Does sentence variation really matter if the facts are strong?
Yes because readers are human. Even the most dramatic events in history lose impact if the writing doesn't deliver them well. Consider how different a courtroom transcript reads from a well-reported account of the same trial. Same facts. Vastly different experience.
Sentence variation isn't decoration. It's a delivery system. It controls pacing, emphasis, and emotional weight. It tells readers which details matter most without adding a single extra word. In historical narratives, where the subject matter ranges from quiet domestic moments to catastrophic events, this control makes the difference between a text people finish and one they abandon.
For a deeper look at combining structural techniques with narrative viewpoint changes, the guide on creative sentence variation techniques for historical narratives covers both topics together.
Quick-reference checklist for revising your next historical narrative
- Read the first paragraph aloud. Do any two consecutive sentences start the same way?
- Highlight every sentence over 25 words. Can any be split into two shorter sentences for emphasis?

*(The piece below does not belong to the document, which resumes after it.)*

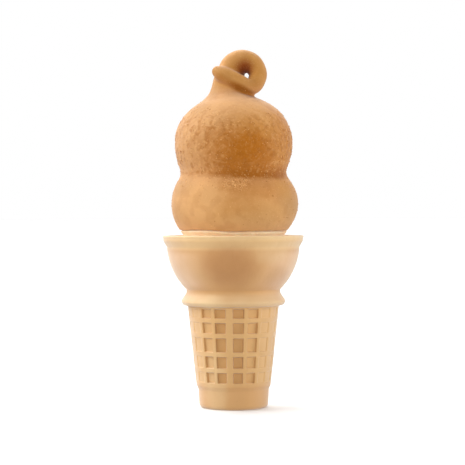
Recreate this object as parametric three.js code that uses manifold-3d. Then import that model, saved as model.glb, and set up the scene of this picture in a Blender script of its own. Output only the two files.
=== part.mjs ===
// Soft serve ice cream in a flat-bottomed wafer cup, dipped in a cinnamon sugar coating.
// Units are millimetres, +Z is up, and the origin is the centre of the cup's flat base.
// The front of the object faces -Y.
//
// Three pieces, each one closed solid:
//   cake_cone         the moulded wafer cup: waffled stem, collar, round bowl and flared rim
//   soft_serve        the ice cream that fills the cup, two lobes and a curl
//   cinnamon_coating  the crisp shell over the lobes and the curl, open below

import * as THREE from "three";
import { mergeVertices } from "three/addons/utils/BufferGeometryUtils.js";
import Module from "manifold-3d";

const wasm = await Module();
wasm.setup();

const TAU = 2 * Math.PI;
const degrees = (angle) => (angle * TAU) / 360;
const mix = (from, to, share) => from + (to - from) * share;

// ---- Driving dimensions -------------------------------------------------------------------

const GAP = 0.3; // between pieces that touch

// Wafer cup
const BASE = { radius: 16.6, corner: 2.1, height: 9.0, topRadius: 17.2 };
const STEM = { bottom: 11.6, bottomRadius: 18.1, top: 48.6, topRadius: 22.0, foot: 1.15, buried: 3.5 };
const WAFFLE = {
  columns: 18,
  wideRib: -95.5, // the wide upright rib nearest the front, in degrees from +X; one more is opposite
  wideRibAngle: 8.2, // across a wide rib's top, in degrees
  ribAngle: 4, // across every other upright rib's top, in degrees
  ribHeights: [11.9, 19.1, 26.8, 35.7, 43.0, 49.6], // middle of each level rib
  ribWidth: 1.8, // across a level rib's top
  draftAngle: 1.5, // what a pocket's side wall takes up, in degrees
  draft: 0.5, // what a pocket's upper and lower walls take up
  depth: 1.15, // of the pockets that face the front and the back
  sideDepth: 0.25, // of the pockets that face the sides
  sideReach: [42, 53], // degrees off the side, between which the depth grows to its full amount
};
const COLLAR = {
  radius: 25.3, // at its widest
  height: 51.2, // of its widest place
  top: { radius: 24.9, height: 52.3 },
  underside: { innerRadius: 22.8, outerRadius: 24.3, inner: 49.3, outer: 49.7 },
};
const NECK = { radius: 22.7, height: 55.4 };
const BOWL = { radius: 32.2, centreHeight: 79.9, top: 77.6, steps: 6 };
const RIM = {
  radius: 34.3,
  height: 83.2,
  flare: [[33.6, 80.2], [34.2, 81.7]], // radius and height
  rounding: 0.6,
  wall: 2.0,
  mouth: { bevel: 0.5, depth: 1.2 }, // of the inner edge
};
const WALL = 2.5; // of the bowl, collar and stem, measured at a rib
const FLOOR = { thickness: 3.0, corner: 1.2 };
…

- Check for fragments or short punchy sentences. If there are none, add one where a key event happens.
- Look at your paragraph openings. Are they all starting with a time reference or a person's name?
- Find one place where a direct quote from a primary source could replace a paraphrased sentence.
- Test your rhythm by reading three paragraphs in sequence aloud. If it sounds like a drumbeat, restructure the middle paragraph.
- Make sure every varied sentence still makes the timeline, causation, or argument clear.
Pick one historical paragraph you've already written. Apply three changes from this list. Read it again. You'll hear the difference immediately.